Task:
Quote every line as given.

Dataset content:

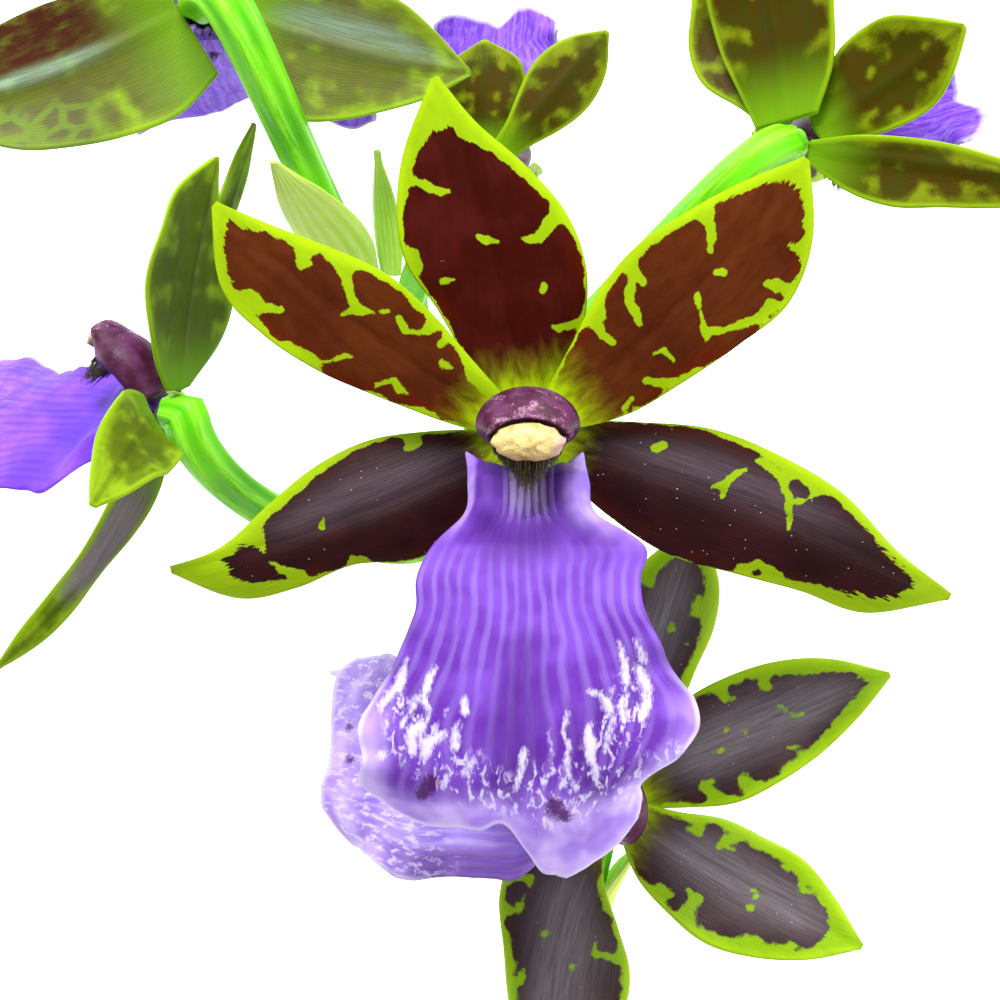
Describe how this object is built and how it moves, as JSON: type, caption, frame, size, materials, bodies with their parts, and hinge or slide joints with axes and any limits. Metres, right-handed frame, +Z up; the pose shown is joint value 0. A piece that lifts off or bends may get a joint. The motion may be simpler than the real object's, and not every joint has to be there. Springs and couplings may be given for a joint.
{
  "type": "zygopetalum orchid",
  "caption": "Cut spray of zygopetalum orchid lying on its back: maroon and green petals, frilled violet lips, hooded columns and ribbed green stalks on one stem.",
  "frame": {"origin": "bottom centre of the bounding box, on the surface that the spray lies on", "axes": "+Z up from that surface towards the open front flower, +Y along the spray towards its top flowers, +X to the right of the spray seen from above"},
  "size_m": [0.1317, 0.168, 0.0638],
  "materials": {
    "petal": "matte, maroon blotches on bright yellow-green",
    "sepal": "satin, dark maroon blotches on bright yellow-green",
    "lip": "velvety violet with paler veins and frilled margin",
    "column": "satin maroon with pale spots",
    "anther_cap": "waxy cream",
    "stem": "satin, ribbed, bright green",
    "bract": "papery pale yellow-green"
  },
  "bodies": {
    "root": {"flower_stem": "stem", "front_dorsal_sepal": "sepal", "front_left_petal": "petal", "front_right_petal": "petal", "front_left_sepal": "sepal", "front_right_sepal": "sepal", "front_lip": "lip", "front_column": "column", "front_anther_cap": "anther_cap", "front_bract": "bract", "left_dorsal_sepal": "sepal", "left_left_petal": "petal", "left_right_petal": "petal", "left_left_sepal": "sepal", "left_right_sepal": "sepal", "left_lip": "lip", "left_column": "column", "left_anther_cap": "anther_cap", "left_bract": "bract", "lower_dorsal_sepal": "sepal", "lower_left_petal": "petal", "lower_right_petal": "petal", "lower_left_sepal": "sepal", "lower_right_sepal": "sepal", "lower_lip": "lip", "lower_column": "column", "lower_anther_cap": "anther_cap", "lower_bract": "bract", "upper_left_dorsal_sepal": "sepal", "upper_left_left_petal": "petal", "upper_left_right_petal": "petal", "upper_left_left_sepal": "sepal", "upper_left_right_sepal": "sepal", "upper_left_lip": "lip", "upper_left_column": "column", "upper_left_anther_cap": "anther_cap", "upper_left_bract": "bract", "upper_middle_dorsal_sepal": "sepal", "upper_middle_left_petal": "petal", "upper_middle_right_petal": "petal", "upper_middle_left_sepal": "sepal", "upper_middle_right_sepal": "sepal", "upper_middle_lip": "lip", "upper_middle_column": "column", "upper_middle_anther_cap": "anther_cap", "upper_middle_bract": "bract", "upper_right_dorsal_sepal": "sepal", "upper_right_left_petal": "petal", "upper_right_right_petal": "petal", "upper_right_left_sepal": "sepal", "upper_right_right_sepal": "sepal", "upper_right_lip": "lip", "upper_right_column": "column", "upper_right_anther_cap": "anther_cap", "upper_right_bract": "bract"}
  },
  "joints": []
}
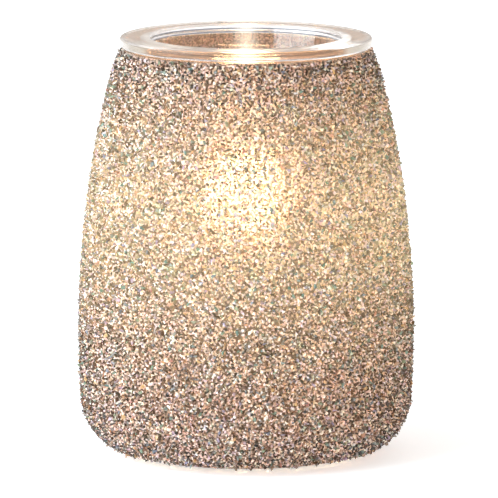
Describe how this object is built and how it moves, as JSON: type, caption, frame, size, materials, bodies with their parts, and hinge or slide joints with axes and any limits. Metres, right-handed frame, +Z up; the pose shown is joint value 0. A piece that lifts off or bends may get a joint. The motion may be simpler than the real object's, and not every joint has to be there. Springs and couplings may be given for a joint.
{
  "type": "wax warmer",
  "caption": "Electric wax warmer: tapered glass shade coated in crushed glass, lit from inside by a small lamp, under a lift-off clear glass wax dish.",
  "frame": {"origin": "middle of the ring of feet, on the surface it stands on", "axes": "+Z up through the lamp to the dish, -Y towards the front, +Y towards the cord inlet at the back"},
  "size_m": [0.1444, 0.1444, 0.1804],
  "materials": {
    "clear_glass": "clear pressed glass, polished",
    "shade_glass": "clear glass with a faint rose tint",
    "crushed_glass": "rose and champagne crushed glass bonded to the shade",
    "lamp_glass": "clear lamp glass",
    "black_glass": "opaque black glass",
    "white_plastic": "heat-resistant moulding, satin",
    "black_plastic": "fine-textured moulding",
    "phenolic": "moulded phenolic",
    "black_rubber": "moulded rubber",
    "silicone": "translucent silicone",
    "zinc_steel": "bright zinc plate",
    "brass": "drawn brass",
    "nickel_wire": "drawn nickel wire",
    "tungsten": "glowing coil",
    "solder": "soft solder"
  },
  "bodies": {
    "warmer": {"glass_shade": "shade_glass", "crystal_coating": "crushed_glass", "cord_grommet": "black_rubber", "base_cover": "black_plastic", "lower_gasket": "silicone", "upper_gasket": "silicone", "lamp_plate": "zinc_steel", "rubber_foot_1": "black_rubber", "rubber_foot_2": "black_rubber", "rubber_foot_3": "black_rubber", "rubber_foot_4": "black_rubber", "clamp_screws": "zinc_steel", "clamp_nuts": "zinc_steel", "socket_stand": "white_plastic", "stand_screws": "zinc_steel", "socket_body": "phenolic", "socket_side_screws": "zinc_steel", "socket_screw_shell": "brass", "socket_centre_contact": "brass", "line_terminal": "brass", "neutral_terminal": "brass", "terminal_screws": "zinc_steel", "contact_rivets": "brass"},
    "dish": {"wax_dish": "clear_glass"},
    "lamp_tip": {"bulb_tip_contact": "solder"},
    "lamp": {"bulb_glass": "lamp_glass", "bulb_stem": "lamp_glass", "bulb_lead_left": "nickel_wire", "bulb_lead_right": "nickel_wire", "bulb_filament": "tungsten", "bulb_cap_shell": "brass", "bulb_cap_insulator": "black_glass"}
  },
  "joints": [
    {"name": "dish_lift", "type": "slide", "parent": "warmer", "child": "dish", "axis": [0, 0, 1], "range_m": [0, 0.06]},
    {"name": "bulb_lift", "type": "slide", "parent": "warmer", "child": "lamp_tip", "axis": [0, 0, 1], "range_m": [0, 0.0102]},
    {"name": "bulb_turn", "type": "hinge", "parent": "lamp_tip", "child": "lamp", "pos_m": [0, 0, 0.07], "axis": [0, 0, 1], "range_deg": [0, 1440]}
  ],
  "couplings": [
    {"joint": "bulb_lift", "follows": "bulb_turn", "m_per_rad": 0.00040425}
  ]
}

Response:
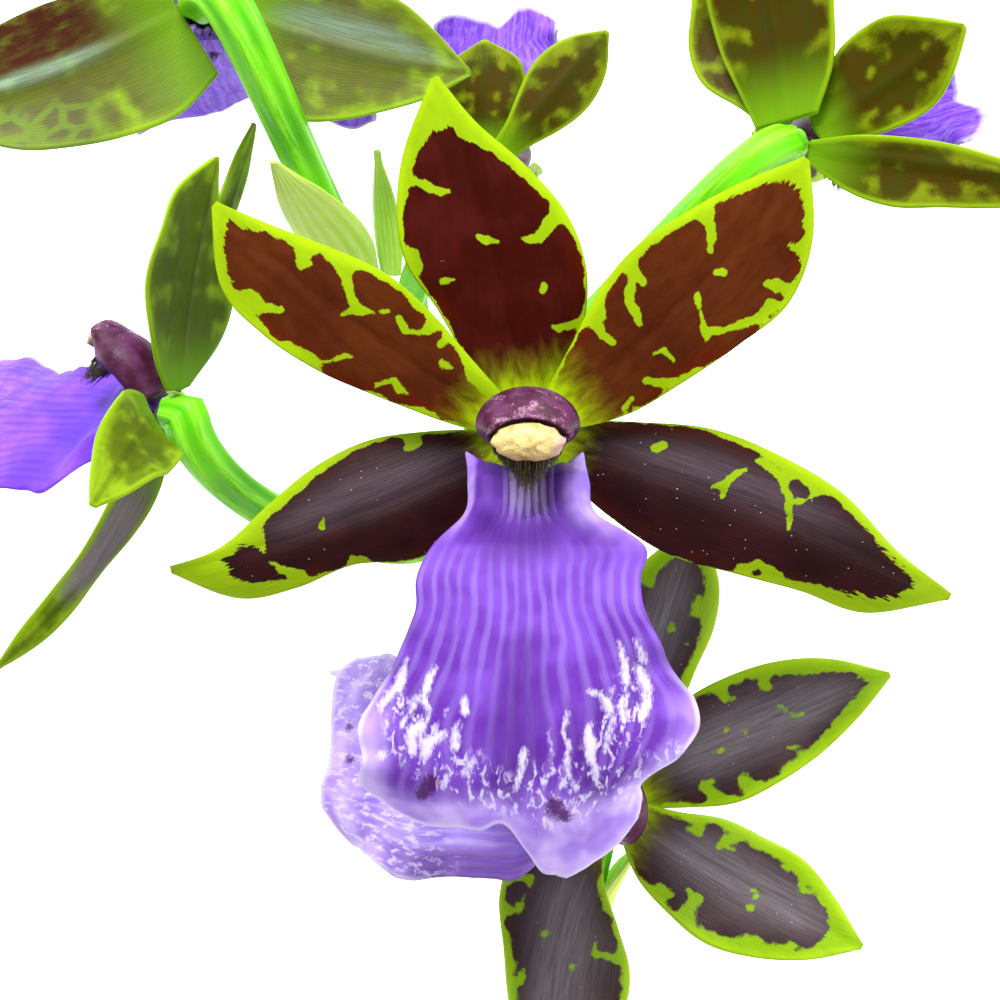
Describe how this object is built and how it moves, as JSON: type, caption, frame, size, materials, bodies with their parts, and hinge or slide joints with axes and any limits. Metres, right-handed frame, +Z up; the pose shown is joint value 0. A piece that lifts off or bends may get a joint. The motion may be simpler than the real object's, and not every joint has to be there. Springs and couplings may be given for a joint.
{
  "type": "zygopetalum orchid",
  "caption": "Cut spray of zygopetalum orchid lying on its back: maroon and green petals, frilled violet lips, hooded columns and ribbed green stalks on one stem.",
  "frame": {"origin": "bottom centre of the bounding box, on the surface that the spray lies on", "axes": "+Z up from that surface towards the open front flower, +Y along the spray towards its top flowers, +X to the right of the spray seen from above"},
  "size_m": [0.1317, 0.168, 0.0638],
  "materials": {
    "petal": "matte, maroon blotches on bright yellow-green",
    "sepal": "satin, dark maroon blotches on bright yellow-green",
    "lip": "velvety violet with paler veins and frilled margin",
    "column": "satin maroon with pale spots",
    "anther_cap": "waxy cream",
    "stem": "satin, ribbed, bright green",
    "bract": "papery pale yellow-green"
  },
  "bodies": {
    "root": {"flower_stem": "stem", "front_dorsal_sepal": "sepal", "front_left_petal": "petal", "front_right_petal": "petal", "front_left_sepal": "sepal", "front_right_sepal": "sepal", "front_lip": "lip", "front_column": "column", "front_anther_cap": "anther_cap", "front_bract": "bract", "left_dorsal_sepal": "sepal", "left_left_petal": "petal", "left_right_petal": "petal", "left_left_sepal": "sepal", "left_right_sepal": "sepal", "left_lip": "lip", "left_column": "column", "left_anther_cap": "anther_cap", "left_bract": "bract", "lower_dorsal_sepal": "sepal", "lower_left_petal": "petal", "lower_right_petal": "petal", "lower_left_sepal": "sepal", "lower_right_sepal": "sepal", "lower_lip": "lip", "lower_column": "column", "lower_anther_cap": "anther_cap", "lower_bract": "bract", "upper_left_dorsal_sepal": "sepal", "upper_left_left_petal": "petal", "upper_left_right_petal": "petal", "upper_left_left_sepal": "sepal", "upper_left_right_sepal": "sepal", "upper_left_lip": "lip", "upper_left_column": "column", "upper_left_anther_cap": "anther_cap", "upper_left_bract": "bract", "upper_middle_dorsal_sepal": "sepal", "upper_middle_left_petal": "petal", "upper_middle_right_petal": "petal", "upper_middle_left_sepal": "sepal", "upper_middle_right_sepal": "sepal", "upper_middle_lip": "lip", "upper_middle_column": "column", "upper_middle_anther_cap": "anther_cap", "upper_middle_bract": "bract", "upper_right_dorsal_sepal": "sepal", "upper_right_left_petal": "petal", "upper_right_right_petal": "petal", "upper_right_left_sepal": "sepal", "upper_right_right_sepal": "sepal", "upper_right_lip": "lip", "upper_right_column": "column", "upper_right_anther_cap": "anther_cap", "upper_right_bract": "bract"}
  },
  "joints": []
}
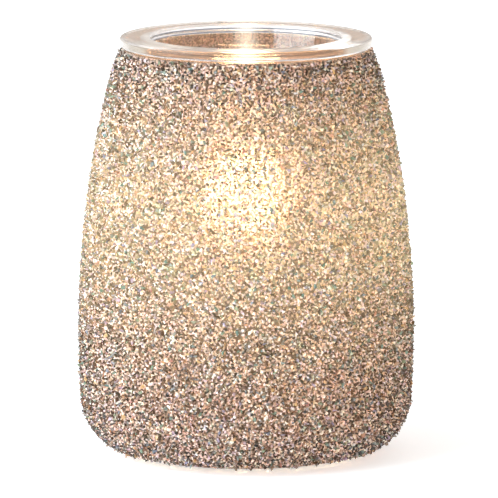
Describe how this object is built and how it moves, as JSON: type, caption, frame, size, materials, bodies with their parts, and hinge or slide joints with axes and any limits. Metres, right-handed frame, +Z up; the pose shown is joint value 0. A piece that lifts off or bends may get a joint. The motion may be simpler than the real object's, and not every joint has to be there. Springs and couplings may be given for a joint.
{
  "type": "wax warmer",
  "caption": "Electric wax warmer: tapered glass shade coated in crushed glass, lit from inside by a small lamp, under a lift-off clear glass wax dish.",
  "frame": {"origin": "middle of the ring of feet, on the surface it stands on", "axes": "+Z up through the lamp to the dish, -Y towards the front, +Y towards the cord inlet at the back"},
  "size_m": [0.1444, 0.1444, 0.1804],
  "materials": {
    "clear_glass": "clear pressed glass, polished",
    "shade_glass": "clear glass with a faint rose tint",
    "crushed_glass": "rose and champagne crushed glass bonded to the shade",
    "lamp_glass": "clear lamp glass",
    "black_glass": "opaque black glass",
    "white_plastic": "heat-resistant moulding, satin",
    "black_plastic": "fine-textured moulding",
    "phenolic": "moulded phenolic",
    "black_rubber": "moulded rubber",
    "silicone": "translucent silicone",
    "zinc_steel": "bright zinc plate",
    "brass": "drawn brass",
    "nickel_wire": "drawn nickel wire",
    "tungsten": "glowing coil",
    "solder": "soft solder"
  },
  "bodies": {
    "warmer": {"glass_shade": "shade_glass", "crystal_coating": "crushed_glass", "cord_grommet": "black_rubber", "base_cover": "black_plastic", "lower_gasket": "silicone", "upper_gasket": "silicone", "lamp_plate": "zinc_steel", "rubber_foot_1": "black_rubber", "rubber_foot_2": "black_rubber", "rubber_foot_3": "black_rubber", "rubber_foot_4": "black_rubber", "clamp_screws": "zinc_steel", "clamp_nuts": "zinc_steel", "socket_stand": "white_plastic", "stand_screws": "zinc_steel", "socket_body": "phenolic", "socket_side_screws": "zinc_steel", "socket_screw_shell": "brass", "socket_centre_contact": "brass", "line_terminal": "brass", "neutral_terminal": "brass", "terminal_screws": "zinc_steel", "contact_rivets": "brass"},
    "dish": {"wax_dish": "clear_glass"},
    "lamp_tip": {"bulb_tip_contact": "solder"},
    "lamp": {"bulb_glass": "lamp_glass", "bulb_stem": "lamp_glass", "bulb_lead_left": "nickel_wire", "bulb_lead_right": "nickel_wire", "bulb_filament": "tungsten", "bulb_cap_shell": "brass", "bulb_cap_insulator": "black_glass"}
  },
  "joints": [
    {"name": "dish_lift", "type": "slide", "parent": "warmer", "child": "dish", "axis": [0, 0, 1], "range_m": [0, 0.06]},
    {"name": "bulb_lift", "type": "slide", "parent": "warmer", "child": "lamp_tip", "axis": [0, 0, 1], "range_m": [0, 0.0102]},
    {"name": "bulb_turn", "type": "hinge", "parent": "lamp_tip", "child": "lamp", "pos_m": [0, 0, 0.07], "axis": [0, 0, 1], "range_deg": [0, 1440]}
  ],
  "couplings": [
    {"joint": "bulb_lift", "follows": "bulb_turn", "m_per_rad": 0.00040425}
  ]
}